Continuing from Friday, more of Aristotle's thoughts on courage. Today Aristotle wants to talk about things that are sometimes called courage, but that he doesn't think are the genuine article.
Courage, then, is something of this sort, but the name is also applied to five other kinds.

First comes the courage of the citizen-soldier; for this is most like true courage. Citizen-soldiers seem to face dangers because of the penalties imposed by the laws and the reproaches they would otherwise incur, and because of the honours they win by such action; and therefore those peoples seem to be bravest among whom cowards are held in dishonour and brave men in honour. This is the kind of courage that Homer depicts, e.g. in Diomede and in Hector:
First will Polydamas be to heap reproach on me then; and
For Hector one day 'mid the Trojans shall utter his vaulting
harangue:
Afraid was Tydeides, and fled from my face.

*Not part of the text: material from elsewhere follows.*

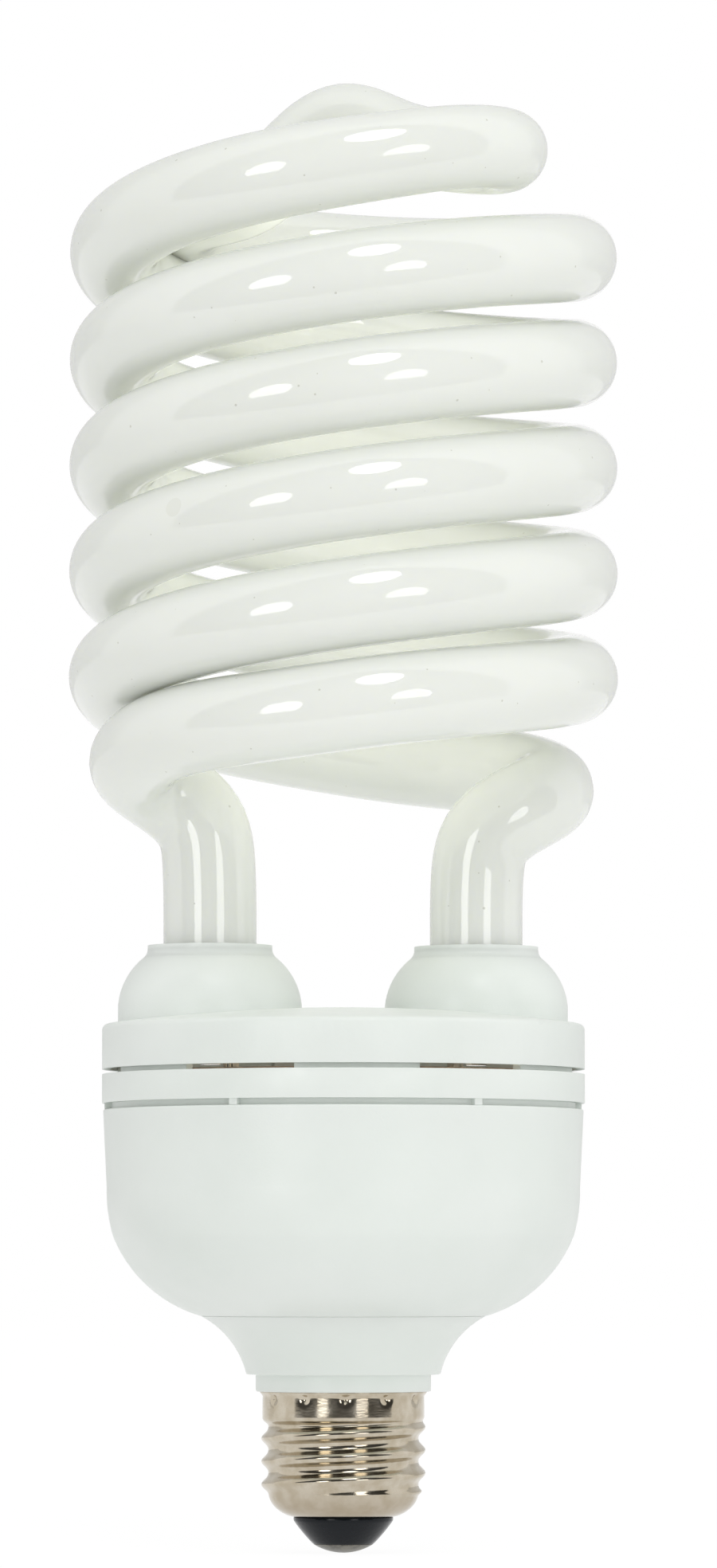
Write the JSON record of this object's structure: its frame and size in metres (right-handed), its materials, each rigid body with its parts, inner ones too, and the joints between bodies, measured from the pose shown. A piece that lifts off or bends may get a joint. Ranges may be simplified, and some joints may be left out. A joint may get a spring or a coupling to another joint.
{
  "type": "spiral energy saving bulb",
  "caption": "Compact fluorescent lamp: a double spiral glass tube on a vented ballast housing with a medium Edison screw base.",
  "frame": {"origin": "centre of the base contact's lowest point", "axes": "+Z along the lamp's axis from the screw base to the top of the spiral; +X towards the side of the tube's first leg; -Y towards the front"},
  "size_m": [0.0878, 0.0878, 0.2349],
  "materials": {
    "black_epoxy": "black moulded epoxy",
    "black_glass": "glossy black glass insulator",
    "bobbin_plastic": "black moulded bobbin",
    "capacitor_sleeve": "black shrink sleeve over an aluminium can",
    "ceramic_tan": "tan coated ceramic disc",
    "copper_wire": "enamelled copper wire",
    "ferrite": "dark grey sintered ferrite",
    "film_red": "dipped red-brown epoxy",
    "frosted_glass": "glossy glass tube with a white phosphor coat inside",
    "nickel_shell": "nickel-plated brass sheet",
    "phenolic_board": "brown phenolic board",
    "resistor_body": "beige lacquer",
    "sleeve_white": "woven glass sleeve",
    "tin_contact": "tinned brass contact",
    "tinned_wire": "tinned wire",
    "white_cement": "matt white cement",
    "white_housing": "white satin PBT moulding"
  },
  "bodies": {
    "root": {"glass_spiral": "frosted_glass", "tube_cement": "white_cement", "top_cap": "white_housing", "vent_ring": "white_housing", "lower_housing": "white_housing", "neck": "white_housing", "screw_shell": "nickel_shell", "insulator": "black_glass", "centre_contact": "tin_contact", "circuit_board": "phenolic_board", "wrap_pins": "tinned_wire", "lamp_leads": "tinned_wire", "bulk_capacitors": "capacitor_sleeve", "choke_core": "ferrite", "choke_bobbin": "bobbin_plastic", "choke_winding": "copper_wire", "toroid_core": "ferrite", "toroid_winding": "copper_wire", "power_transistors": "black_epoxy", "film_capacitors": "film_red", "rectifier_diodes": "black_epoxy", "resistors": "resistor_body", "fuse": "sleeve_white", "line_choke_core": "ferrite", "line_choke_winding": "copper_wire", "thermistor": "ceramic_tan", "live_wire": "sleeve_white", "neutral_wire": "sleeve_white"}
  },
  "joints": []
}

This kind of courage is most like to that which we described earlier, because it is due to virtue; for it is due to shame and to desire of a noble object (i.e. honour) and avoidance of disgrace, which is ignoble. One might rank in the same class even those who are compelled by their rulers; but they are inferior, inasmuch as they do what they do not from shame but from fear, and to avoid not what is disgraceful but what is painful; for their masters compel them, as Hector does:
But if I shall spy any dastard that cowers far from the fight,
Vainly will such an one hope to escape from the dogs.
And those who give them their posts, and beat them if they retreat, do the same, and so do those who draw them up with trenches or something of the sort behind them; all of these apply compulsion. But one ought to be brave not under compulsion but because it is noble to be so.

In our time and country, we tend to think of the citizen-soldier as the ideal exemplar of courage. Ours differ somewhat from the ancient Greek and Trojan cases in that we have an all-volunteer military; thus, our fighting men and women are in fact choosing military service freely rather than being compelled by laws to serve. This makes them better than the citizen-soldiers that Aristotle is talking about on his own terms. He would likely have admired those who elect to enlist in the United States Marine Corps, knowingly choosing an especially hard service; or those who choose the Army's combat arms. The portions of the service for which you must volunteer multiple times -- for example special operations or Airborne, where you have to volunteer first for the service and then again for the hard selection process -- would have drawn his admiration and approval, I think.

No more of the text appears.